### Exercise goal:
Give back the full material, exactly as it reads.

Start of Records provided

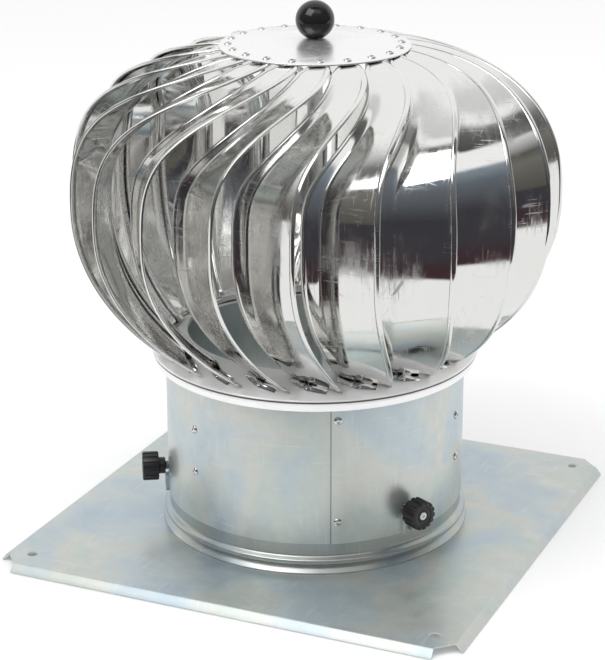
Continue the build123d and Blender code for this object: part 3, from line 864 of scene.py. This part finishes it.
def make_ball():
    """Ball on a flat foot."""
    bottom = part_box("ball_knob")[0][2]
    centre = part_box("ball_knob")[1][2] - BALL_RADIUS
    foot = math.asin((bottom - centre) / BALL_RADIUS)
    profile = [(0.0, bottom), (BALL_RADIUS * math.cos(foot) - BALL_FOOT_EASE, bottom)]
    start = foot + BALL_FOOT_TURN
    for step in range(BALL_STEPS):
        turn = start + (math.pi / 2 - start) * step / BALL_STEPS
        profile.append((BALL_RADIUS * math.cos(turn), centre + BALL_RADIUS * math.sin(turn)))
    profile.append((0.0, centre + BALL_RADIUS))
    bm = bmesh.new()
    lathe(bm, profile, BALL_SEGMENTS, closed=False)
    return finished("ball", bm, "rotor", "black_plastic", "ball_knob", "ball_insert")


make_ring()
make_disc()
make_ball()


# ---- rivets ---------------------------------------------------------------------------------
def add_rivet(bm, place, grip):
    """A blind rivet: domed head, the broken mandrel in its hollow and the shank behind."""
    before = set(bm.verts)
    profile = [
        (0.0, RIVET_RISE * 0.55), (MANDREL_RADIUS * 0.75, RIVET_RISE * 0.5),
        (MANDREL_RADIUS * 0.8, RIVET_RISE * 0.35), (MANDREL_RADIUS, RIVET_RISE * 0.4),
        (MANDREL_RADIUS * 1.05, RIVET_RISE * 0.93), (MANDREL_RADIUS * 1.25, RIVET_RISE),
        (RIVET_HEAD * 0.62, RIVET_RISE * 0.92), (RIVET_HEAD * 0.82, RIVET_RISE * 0.66),
        (RIVET_HEAD * 0.95, RIVET_RISE * 0.32), (RIVET_HEAD, RIVET_EDGE), (RIVET_HEAD * 0.97, 0.0),
        (RIVET_SHANK, 0.0), (RIVET_SHANK, -grip), (0.0, -grip),
    ]
    lathe(bm, profile, RIVET_SEGMENTS, closed=False)
    fresh = [vert for vert in bm.verts if vert not in before]
    bmesh.ops.transform(bm, matrix=place, verts=fresh)


def make_rivets(name, body, node, places, grip):
    """All the rivets of one node, as one piece."""
    bm = bmesh.new()
    for place in places:
        add_rivet(bm, place, grip)
    return finished(name, bm, body, "rivet", node)


def wall_place(azimuth, height, radius=NECK_RADIUS + RIVET_STAND):
    """On the neck's wall, facing out."""
    return facing(at_azimuth(radius, azimuth, height), at_azimuth(1, azimuth, 0), AXIS_Z)


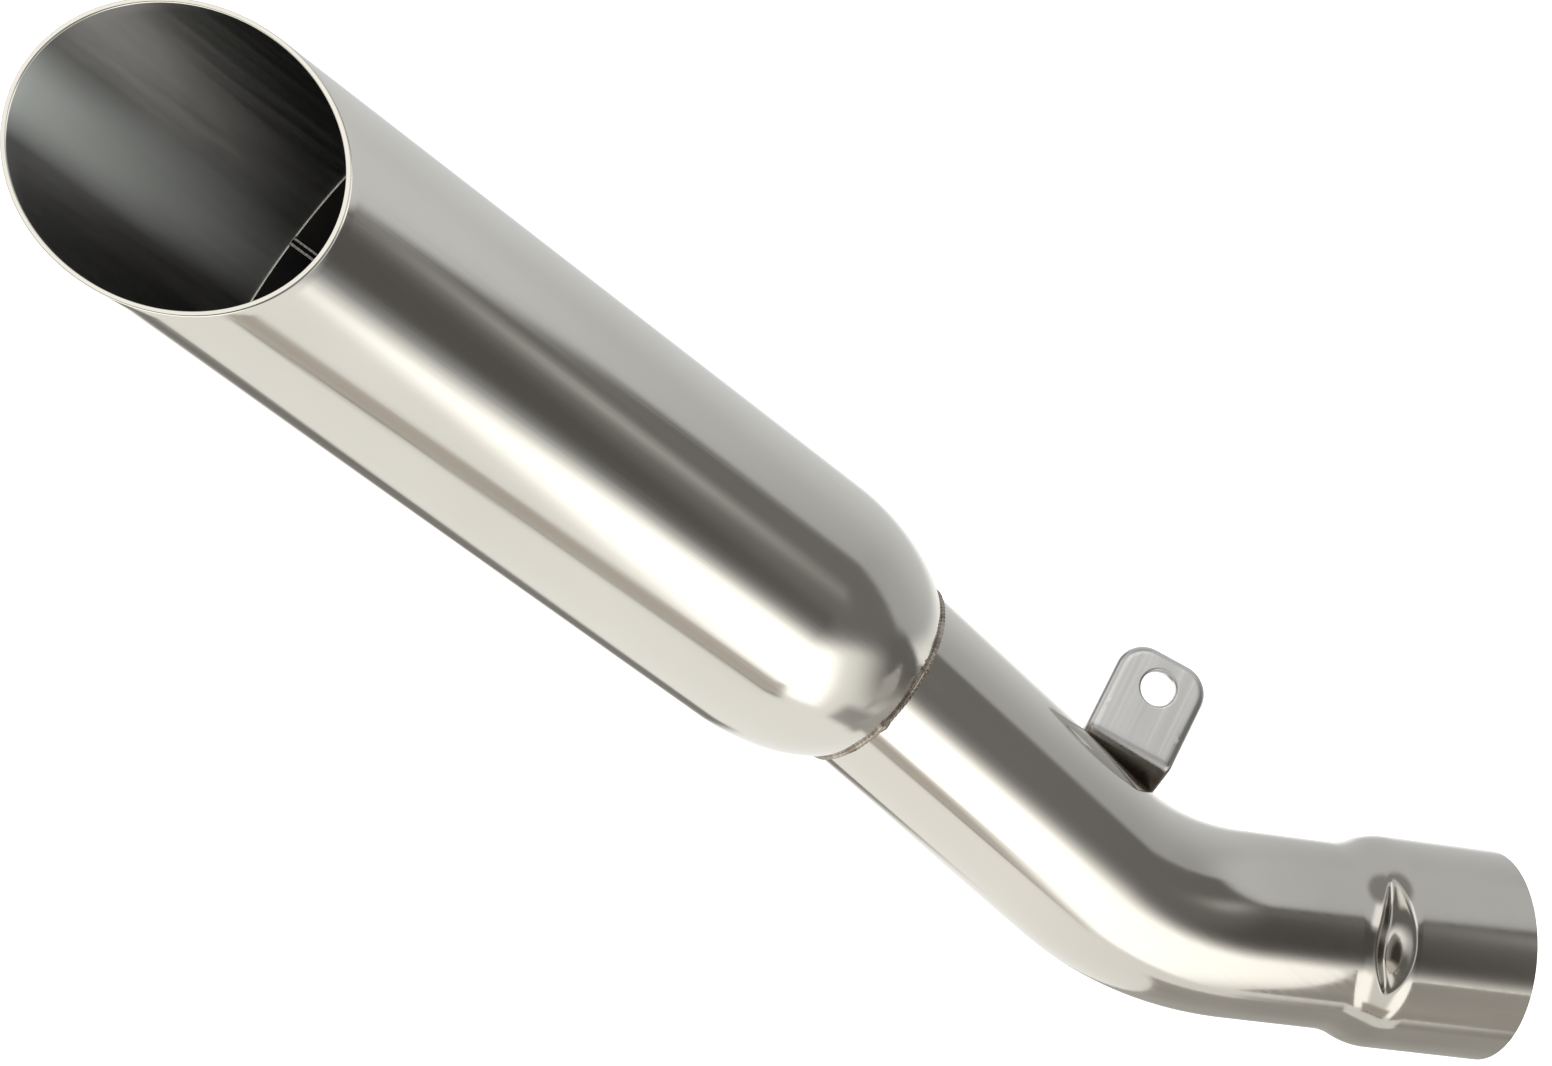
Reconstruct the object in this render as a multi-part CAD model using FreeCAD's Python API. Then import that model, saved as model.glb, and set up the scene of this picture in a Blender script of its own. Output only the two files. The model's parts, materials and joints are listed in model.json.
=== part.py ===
"""Slip-on motorcycle exhaust muffler with a slash-cut can, a bent inlet pipe and a hanger tab.

Row frame, in millimetres: the origin is the centre of the inlet socket's mouth, +X points out of
that mouth towards the header pipe, +Z is up, and the pipe bends in the XZ plane. The outer side,
where the slash cut opens and the hanger tab faces, is -Y.
"""
import FreeCAD, Part
import math
import os

Vector = FreeCAD.Vector
Rotation = FreeCAD.Rotation
Placement = FreeCAD.Placement
X_AXIS = Vector(1, 0, 0)
Y_AXIS = Vector(0, 1, 0)
Z_AXIS = Vector(0, 0, 1)
ORIGIN = Vector(0, 0, 0)

# Inlet pipe: 2 inch tube, its end swelled to a socket for a 54 mm link pipe
PIPE_R = 25.4
PIPE_WALL = 1.5
SOCKET_BORE_R = 27.4
SOCKET_LENGTH = 34.0        # straight bore, up to the depth stop
SOCKET_TAPER = 15.8
SOCKET_RUN = 101.8          # mouth to the corner where the two straight axes cross
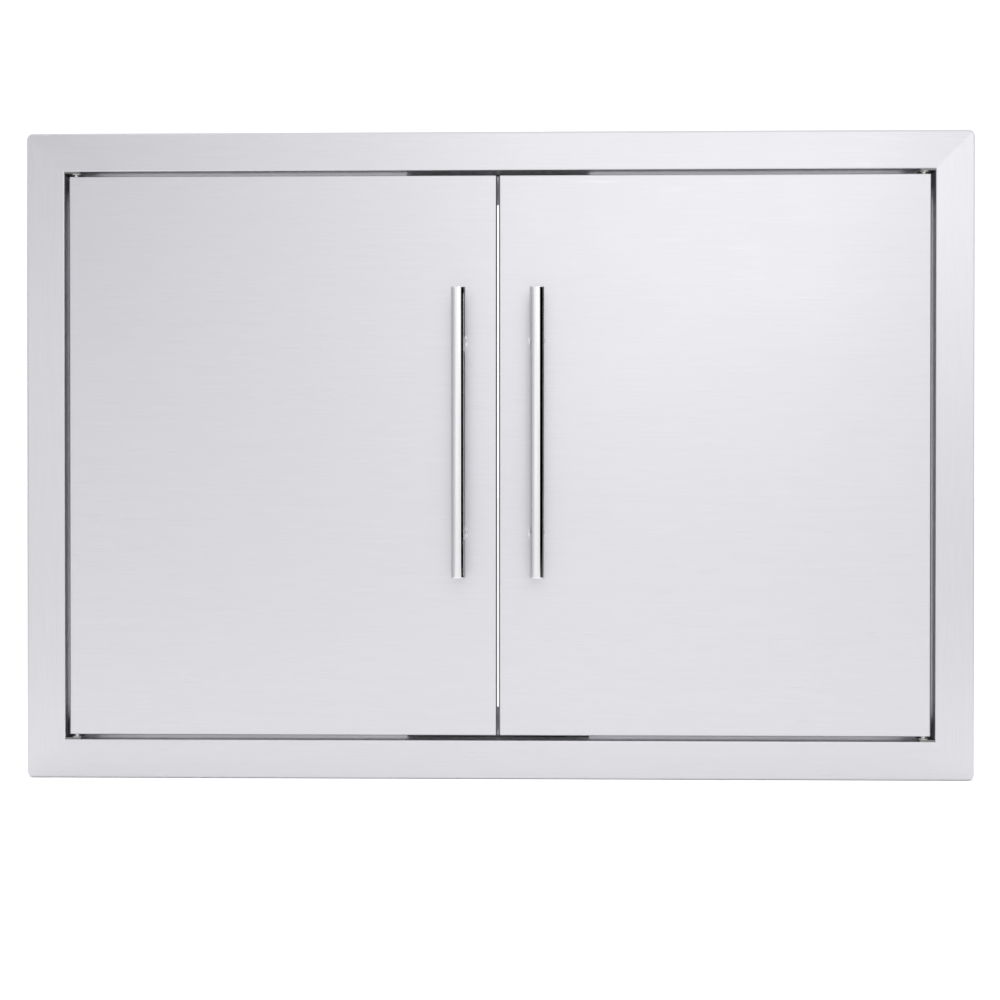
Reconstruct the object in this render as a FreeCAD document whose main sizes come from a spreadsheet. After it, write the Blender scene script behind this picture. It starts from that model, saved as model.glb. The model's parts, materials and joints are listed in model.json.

End of Records provided

### Correct answer:
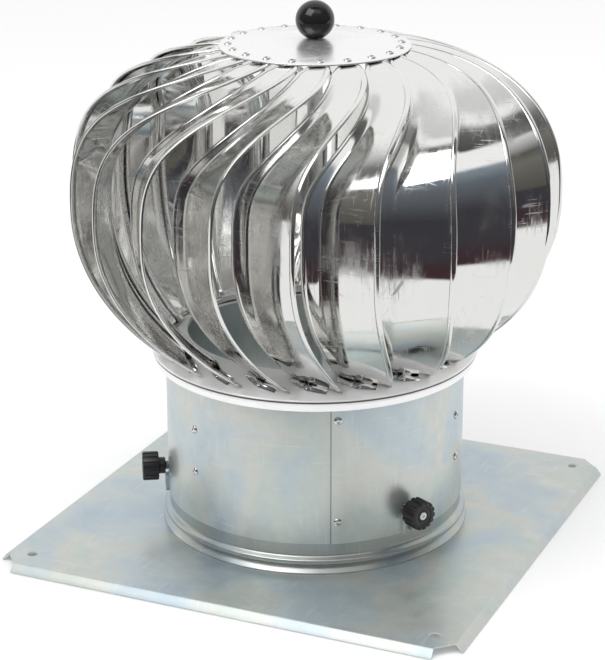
Continue the build123d and Blender code for this object: part 3, from line 864 of scene.py. This part finishes it.
def make_ball():
    """Ball on a flat foot."""
    bottom = part_box("ball_knob")[0][2]
    centre = part_box("ball_knob")[1][2] - BALL_RADIUS
    foot = math.asin((bottom - centre) / BALL_RADIUS)
    profile = [(0.0, bottom), (BALL_RADIUS * math.cos(foot) - BALL_FOOT_EASE, bottom)]
    start = foot + BALL_FOOT_TURN
    for step in range(BALL_STEPS):
        turn = start + (math.pi / 2 - start) * step / BALL_STEPS
        profile.append((BALL_RADIUS * math.cos(turn), centre + BALL_RADIUS * math.sin(turn)))
    profile.append((0.0, centre + BALL_RADIUS))
    bm = bmesh.new()
    lathe(bm, profile, BALL_SEGMENTS, closed=False)
    return finished("ball", bm, "rotor", "black_plastic", "ball_knob", "ball_insert")


make_ring()
make_disc()
make_ball()


# ---- rivets ---------------------------------------------------------------------------------
def add_rivet(bm, place, grip):
    """A blind rivet: domed head, the broken mandrel in its hollow and the shank behind."""
    before = set(bm.verts)
    profile = [
        (0.0, RIVET_RISE * 0.55), (MANDREL_RADIUS * 0.75, RIVET_RISE * 0.5),
        (MANDREL_RADIUS * 0.8, RIVET_RISE * 0.35), (MANDREL_RADIUS, RIVET_RISE * 0.4),
        (MANDREL_RADIUS * 1.05, RIVET_RISE * 0.93), (MANDREL_RADIUS * 1.25, RIVET_RISE),
        (RIVET_HEAD * 0.62, RIVET_RISE * 0.92), (RIVET_HEAD * 0.82, RIVET_RISE * 0.66),
        (RIVET_HEAD * 0.95, RIVET_RISE * 0.32), (RIVET_HEAD, RIVET_EDGE), (RIVET_HEAD * 0.97, 0.0),
        (RIVET_SHANK, 0.0), (RIVET_SHANK, -grip), (0.0, -grip),
    ]
    lathe(bm, profile, RIVET_SEGMENTS, closed=False)
    fresh = [vert for vert in bm.verts if vert not in before]
    bmesh.ops.transform(bm, matrix=place, verts=fresh)


def make_rivets(name, body, node, places, grip):
    """All the rivets of one node, as one piece."""
    bm = bmesh.new()
    for place in places:
        add_rivet(bm, place, grip)
    return finished(name, bm, body, "rivet", node)


def wall_place(azimuth, height, radius=NECK_RADIUS + RIVET_STAND):
    """On the neck's wall, facing out."""
    return facing(at_azimuth(radius, azimuth, height), at_azimuth(1, azimuth, 0), AXIS_Z)


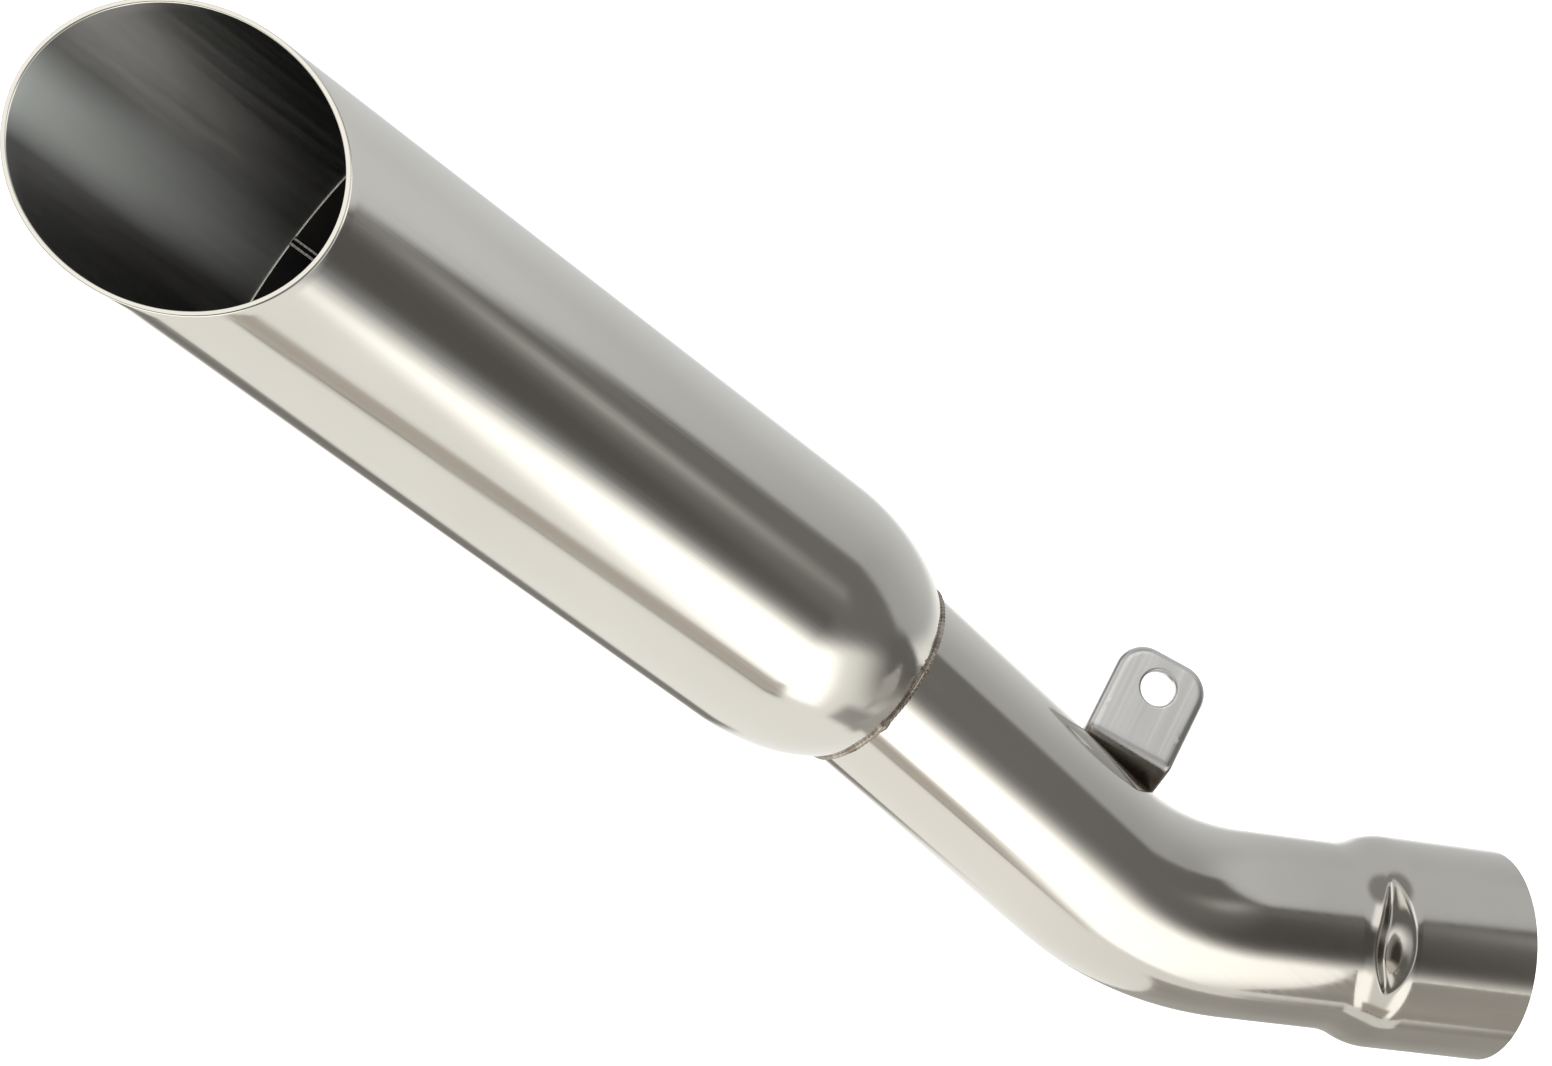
Reconstruct the object in this render as a multi-part CAD model using FreeCAD's Python API. Then import that model, saved as model.glb, and set up the scene of this picture in a Blender script of its own. Output only the two files. The model's parts, materials and joints are listed in model.json.
=== part.py ===
"""Slip-on motorcycle exhaust muffler with a slash-cut can, a bent inlet pipe and a hanger tab.

Row frame, in millimetres: the origin is the centre of the inlet socket's mouth, +X points out of
that mouth towards the header pipe, +Z is up, and the pipe bends in the XZ plane. The outer side,
where the slash cut opens and the hanger tab faces, is -Y.
"""
import FreeCAD, Part
import math
import os

Vector = FreeCAD.Vector
Rotation = FreeCAD.Rotation
Placement = FreeCAD.Placement
X_AXIS = Vector(1, 0, 0)
Y_AXIS = Vector(0, 1, 0)
Z_AXIS = Vector(0, 0, 1)
ORIGIN = Vector(0, 0, 0)

# Inlet pipe: 2 inch tube, its end swelled to a socket for a 54 mm link pipe
PIPE_R = 25.4
PIPE_WALL = 1.5
SOCKET_BORE_R = 27.4
SOCKET_LENGTH = 34.0        # straight bore, up to the depth stop
SOCKET_TAPER = 15.8
SOCKET_RUN = 101.8          # mouth to the corner where the two straight axes cross
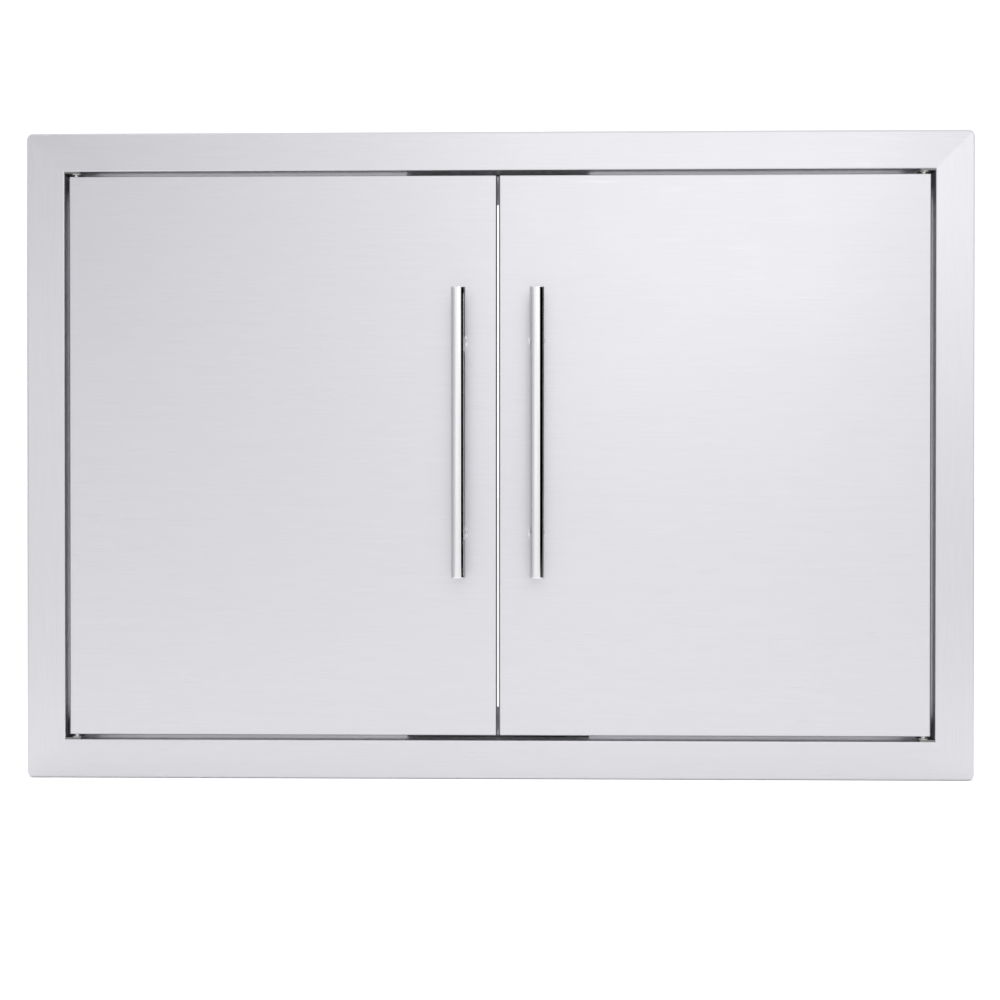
Reconstruct the object in this render as a FreeCAD document whose main sizes come from a spreadsheet. After it, write the Blender scene script behind this picture. It starts from that model, saved as model.glb. The model's parts, materials and joints are listed in model.json.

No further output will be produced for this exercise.